**Work instructions**
Quote the whole listing verbatim.

**Material provided**
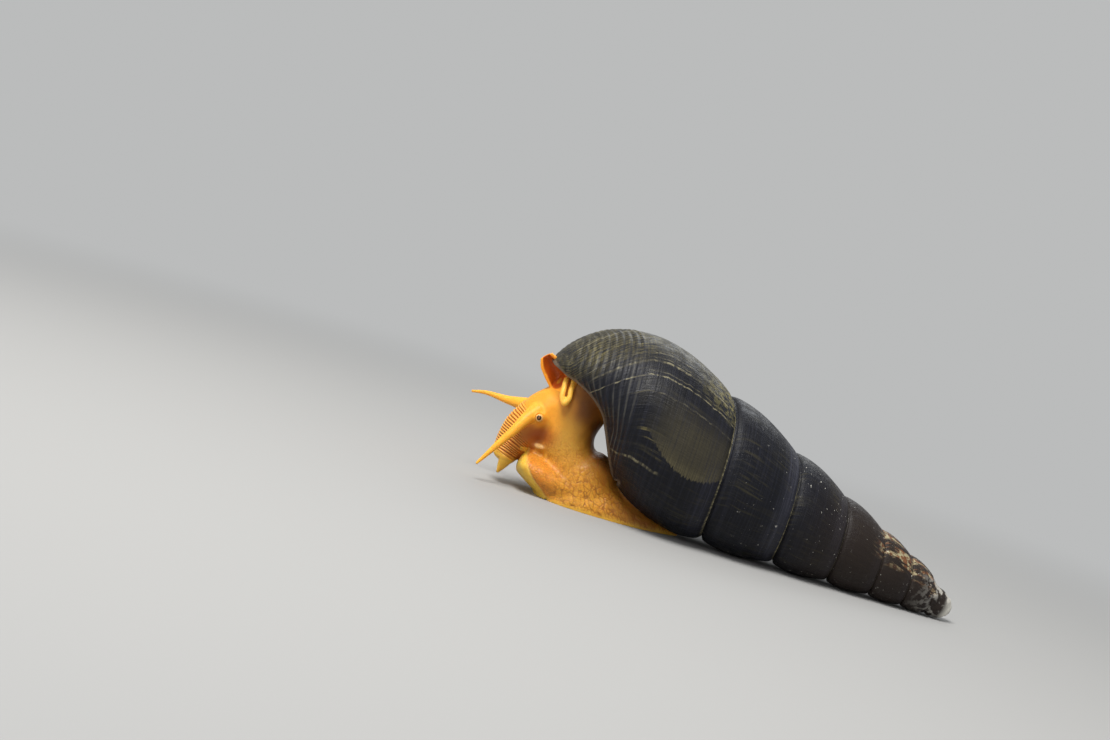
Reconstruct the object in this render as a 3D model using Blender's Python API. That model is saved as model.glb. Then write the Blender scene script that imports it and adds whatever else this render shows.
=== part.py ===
"""Rabbit snail (Tylomelania) crawling, a still life-size model.

Frame: origin at the middle of the foot sole, +Z up, the head towards -X, the tip of the
shell towards +X, the animal's left side towards -Y. Lengths below are in millimetres and
become metres when a mesh is made.
"""
import math

import bmesh
import bpy
import numpy as np
from mathutils import Euler, Matrix, Vector

MM = 0.001
GAP = 0.3                     # space between two nodes that touch
PINCH = 0.03                  # how far two corners that meet in one point are moved apart

# Shell: a cone of whorls that grow by a fixed ratio for each turn
CONE_TIP = (85.0, 0.0, 0.1)   # where the whorls would shrink to a point
AXIS_TILT = 12.6              # degrees that the axis rises towards the head
WHORL_RATIO = 1.30            # growth of the shell in one turn
LAST_SUTURE = 70.3            # distance of the last suture from the cone tip, on top
COIL_START = 9.4              # distance of the first suture, inside the part that is worn off
CONE_SLOPE = 0.205            # radius over distance at a suture
WHORL_BULGE = 0.021           # extra radius over distance on the belly of a whorl
SUTURE_STEP = 0.012           # depth of the groove at a suture over distance
LIP_ANGLE = 138.0             # degrees round from the left side to the outer lip
TURN_STEPS = 40               # mesh columns in one turn
WHORL_ROWS = (0.0, 0.06, 0.22, 0.42, 0.62, 0.8, 0.94)
BASE_CORDS = 14               # raised spiral cords on the base of the last whorl
CORD_HEIGHT = 0.16
LIP_WALL = 0.9                # thickness of the shell at its mouth
MOUTH_FROM, MOUTH_TO = 74.5, 106.0     # stretch of the axis over which the mouth is hollow
MOUTH_SWEEP = (-75.0, 145.0)  # degrees round the axis over which it is hollow
CORE_RADIUS = 1.6             # radius of the pillar in which the base ends
JOIN_SWEEP = 90.0             # degrees over which the last whorl leaves the cone
LIP_LAG = 34.0                # degrees that the front of the outer lip stays behind its rear
LAG_FROM, LAG_TO = 84.0, 104.0         # stretch of the axis over which it falls behind
LAG_SWEEP = 120.0             # degrees before the lip over which growth lines take its slant
MANTLE_INSET = 7.0            # degrees that the mantle stays inside the outer lip
MANTLE_SET_BACK = 1.1         # and how far it stays inside the edge on the left side
COLLAR_RADIUS = 1.3           # thickness of the rolled edge of the mantle along the outer lip

# Profile of the last whorl below its suture, as ratios of the suture distance:
# place and radius of its belly, the end of the base, and two powers for its fullness
TOP_BASE = (1.202, 0.2504, 1.489, 2.0, 0.5)
LOW_BASE = (1.10, 0.2330, 1.484, 3.0, 1.1)
FULL_FROM, FULL_TO = -90.0, 60.0       # degrees over which the base swells to the lip
SPOUT_FROM, SPOUT_TO = -15.0, 30.0     # degrees over which the base runs out to the spout

# The worn tip: distance along the axis and radius of its rounded end, which lies a little low
TIP_PROFILE = ((12.4, 0.4), (12.6, 1.0), (13.2, 1.8), (14.4, 2.5), (16.5, 3.1), (19.0, 4.2),
               (21.0, 30.0), (125.0, 30.0))
TIP_DROP = 0.6
TIP_SIDES = 24

# Edge of the mouth seen from the left: distance along the axis and height above it
LIP_EDGE = ((105.6, 3.9), (101.5, 2.2), (97.8, 1.8), (94.5, 1.0), (91.1, -0.9),
            (88.5, -3.9), (85.2, -8.2), (82.9, -10.9))

# Flesh: stations along each form as x, y, z, half width, half depth
NECK = ((-6.0, 1.8, 25.0, 6.8, 5.8), (-8.9, 0.6, 18.4, 6.2, 6.4), (-9.0, 0.0, 12.4, 5.6, 5.5),
        (-7.0, 0.0, 7.8, 6.1, 5.6), (-4.2, 0.0, 5.0, 7.0, 7.6), (-3.4, 0.0, 1.6, 7.4, 8.8))
HEAD = ((-8.6, 0.4, 19.0, 4.8, 4.6), (-11.6, 0.2, 17.4, 4.9, 4.7), (-14.3, 0.0, 15.3, 4.7, 4.5),
        (-16.2, -0.1, 12.9, 4.2, 4.25), (-17.3, -0.2, 11.2, 3.9, 4.05), (-18.0, -0.25, 9.6, 3.7, 3.8))
FOOT = ((-10.5, 0.0, 0.6, 5.0, 2.2), (-7.5, 0.0, 0.6, 7.2, 3.6), (-3.0, 0.0, 0.5, 7.9, 4.6),
        (2.0, 0.2, 0.5, 7.6, 5.8), (7.0, 0.6, 0.5, 6.8, 4.6), (11.5, 1.2, 0.5, 5.2, 2.9),
        (17.0, 2.2, 0.4, 2.2, 1.2))
LOBE = ((-5.0, 0.0, 2.8, 7.2, 3.6), (-9.5, 0.0, 3.5, 7.8, 3.6), (-12.7, 0.0, 4.5, 7.8, 3.1),
        (-15.3, 0.0, 5.3, 7.5, 2.4))
THROAT = ((-10.0, -0.8, 9.4, 3.4, 1.3), (-12.6, -1.0, 9.2, 3.1, 1.1), (-14.4, -1.1, 8.6, 2.4, 0.7))
SNOUT = ((-17.5, -0.2, 10.9, 3.8, 3.95), (-18.4, -0.3, 8.7, 3.5, 3.5), (-19.1, -0.35, 6.7, 3.3, 2.95),
         (-19.6, -0.4, 5.0, 3.1, 2.3))
SNOUT_RIDGES = 15             # folds across the upper side of the snout
RIDGE_HEIGHT = 0.17
SNOUT_REACH = 20.0            # depth of the cut that clears the head away before the snout
LIP_LOBE = ((-18.9, 5.2, 1.5), (-19.2, 3.8, 1.05), (-19.75, 1.9, 0.28))
LIP_LOBE_SIDE = 2.0           # distance of each lip lobe from the middle of the snout
EYE_PAD = 1.5                 # radius of the swelling that carries each eye
PAD_INSET = 1.15              # how far its middle lies inside the middle of the eye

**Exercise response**
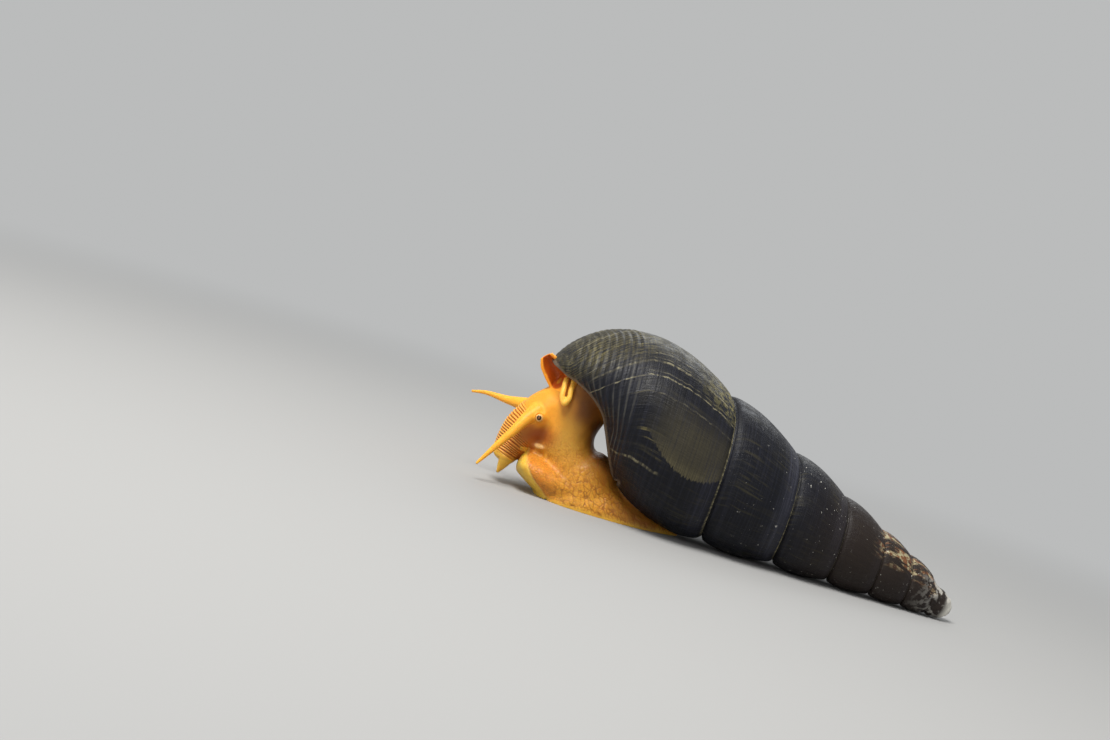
Reconstruct the object in this render as a 3D model using Blender's Python API. That model is saved as model.glb. Then write the Blender scene script that imports it and adds whatever else this render shows.
=== part.py ===
"""Rabbit snail (Tylomelania) crawling, a still life-size model.

Frame: origin at the middle of the foot sole, +Z up, the head towards -X, the tip of the
shell towards +X, the animal's left side towards -Y. Lengths below are in millimetres and
become metres when a mesh is made.
"""
import math

import bmesh
import bpy
import numpy as np
from mathutils import Euler, Matrix, Vector

MM = 0.001
GAP = 0.3                     # space between two nodes that touch
PINCH = 0.03                  # how far two corners that meet in one point are moved apart

# Shell: a cone of whorls that grow by a fixed ratio for each turn
CONE_TIP = (85.0, 0.0, 0.1)   # where the whorls would shrink to a point
AXIS_TILT = 12.6              # degrees that the axis rises towards the head
WHORL_RATIO = 1.30            # growth of the shell in one turn
LAST_SUTURE = 70.3            # distance of the last suture from the cone tip, on top
COIL_START = 9.4              # distance of the first suture, inside the part that is worn off
CONE_SLOPE = 0.205            # radius over distance at a suture
WHORL_BULGE = 0.021           # extra radius over distance on the belly of a whorl
SUTURE_STEP = 0.012           # depth of the groove at a suture over distance
LIP_ANGLE = 138.0             # degrees round from the left side to the outer lip
TURN_STEPS = 40               # mesh columns in one turn
WHORL_ROWS = (0.0, 0.06, 0.22, 0.42, 0.62, 0.8, 0.94)
BASE_CORDS = 14               # raised spiral cords on the base of the last whorl
CORD_HEIGHT = 0.16
LIP_WALL = 0.9                # thickness of the shell at its mouth
MOUTH_FROM, MOUTH_TO = 74.5, 106.0     # stretch of the axis over which the mouth is hollow
MOUTH_SWEEP = (-75.0, 145.0)  # degrees round the axis over which it is hollow
CORE_RADIUS = 1.6             # radius of the pillar in which the base ends
JOIN_SWEEP = 90.0             # degrees over which the last whorl leaves the cone
LIP_LAG = 34.0                # degrees that the front of the outer lip stays behind its rear
LAG_FROM, LAG_TO = 84.0, 104.0         # stretch of the axis over which it falls behind
LAG_SWEEP = 120.0             # degrees before the lip over which growth lines take its slant
MANTLE_INSET = 7.0            # degrees that the mantle stays inside the outer lip
MANTLE_SET_BACK = 1.1         # and how far it stays inside the edge on the left side
COLLAR_RADIUS = 1.3           # thickness of the rolled edge of the mantle along the outer lip

# Profile of the last whorl below its suture, as ratios of the suture distance:
# place and radius of its belly, the end of the base, and two powers for its fullness
TOP_BASE = (1.202, 0.2504, 1.489, 2.0, 0.5)
LOW_BASE = (1.10, 0.2330, 1.484, 3.0, 1.1)
FULL_FROM, FULL_TO = -90.0, 60.0       # degrees over which the base swells to the lip
SPOUT_FROM, SPOUT_TO = -15.0, 30.0     # degrees over which the base runs out to the spout

# The worn tip: distance along the axis and radius of its rounded end, which lies a little low
TIP_PROFILE = ((12.4, 0.4), (12.6, 1.0), (13.2, 1.8), (14.4, 2.5), (16.5, 3.1), (19.0, 4.2),
               (21.0, 30.0), (125.0, 30.0))
TIP_DROP = 0.6
TIP_SIDES = 24

# Edge of the mouth seen from the left: distance along the axis and height above it
LIP_EDGE = ((105.6, 3.9), (101.5, 2.2), (97.8, 1.8), (94.5, 1.0), (91.1, -0.9),
            (88.5, -3.9), (85.2, -8.2), (82.9, -10.9))

# Flesh: stations along each form as x, y, z, half width, half depth
NECK = ((-6.0, 1.8, 25.0, 6.8, 5.8), (-8.9, 0.6, 18.4, 6.2, 6.4), (-9.0, 0.0, 12.4, 5.6, 5.5),
        (-7.0, 0.0, 7.8, 6.1, 5.6), (-4.2, 0.0, 5.0, 7.0, 7.6), (-3.4, 0.0, 1.6, 7.4, 8.8))
HEAD = ((-8.6, 0.4, 19.0, 4.8, 4.6), (-11.6, 0.2, 17.4, 4.9, 4.7), (-14.3, 0.0, 15.3, 4.7, 4.5),
        (-16.2, -0.1, 12.9, 4.2, 4.25), (-17.3, -0.2, 11.2, 3.9, 4.05), (-18.0, -0.25, 9.6, 3.7, 3.8))
FOOT = ((-10.5, 0.0, 0.6, 5.0, 2.2), (-7.5, 0.0, 0.6, 7.2, 3.6), (-3.0, 0.0, 0.5, 7.9, 4.6),
        (2.0, 0.2, 0.5, 7.6, 5.8), (7.0, 0.6, 0.5, 6.8, 4.6), (11.5, 1.2, 0.5, 5.2, 2.9),
        (17.0, 2.2, 0.4, 2.2, 1.2))
LOBE = ((-5.0, 0.0, 2.8, 7.2, 3.6), (-9.5, 0.0, 3.5, 7.8, 3.6), (-12.7, 0.0, 4.5, 7.8, 3.1),
        (-15.3, 0.0, 5.3, 7.5, 2.4))
THROAT = ((-10.0, -0.8, 9.4, 3.4, 1.3), (-12.6, -1.0, 9.2, 3.1, 1.1), (-14.4, -1.1, 8.6, 2.4, 0.7))
SNOUT = ((-17.5, -0.2, 10.9, 3.8, 3.95), (-18.4, -0.3, 8.7, 3.5, 3.5), (-19.1, -0.35, 6.7, 3.3, 2.95),
         (-19.6, -0.4, 5.0, 3.1, 2.3))
SNOUT_RIDGES = 15             # folds across the upper side of the snout
RIDGE_HEIGHT = 0.17
SNOUT_REACH = 20.0            # depth of the cut that clears the head away before the snout
LIP_LOBE = ((-18.9, 5.2, 1.5), (-19.2, 3.8, 1.05), (-19.75, 1.9, 0.28))
LIP_LOBE_SIDE = 2.0           # distance of each lip lobe from the middle of the snout
EYE_PAD = 1.5                 # radius of the swelling that carries each eye
PAD_INSET = 1.15              # how far its middle lies inside the middle of the eye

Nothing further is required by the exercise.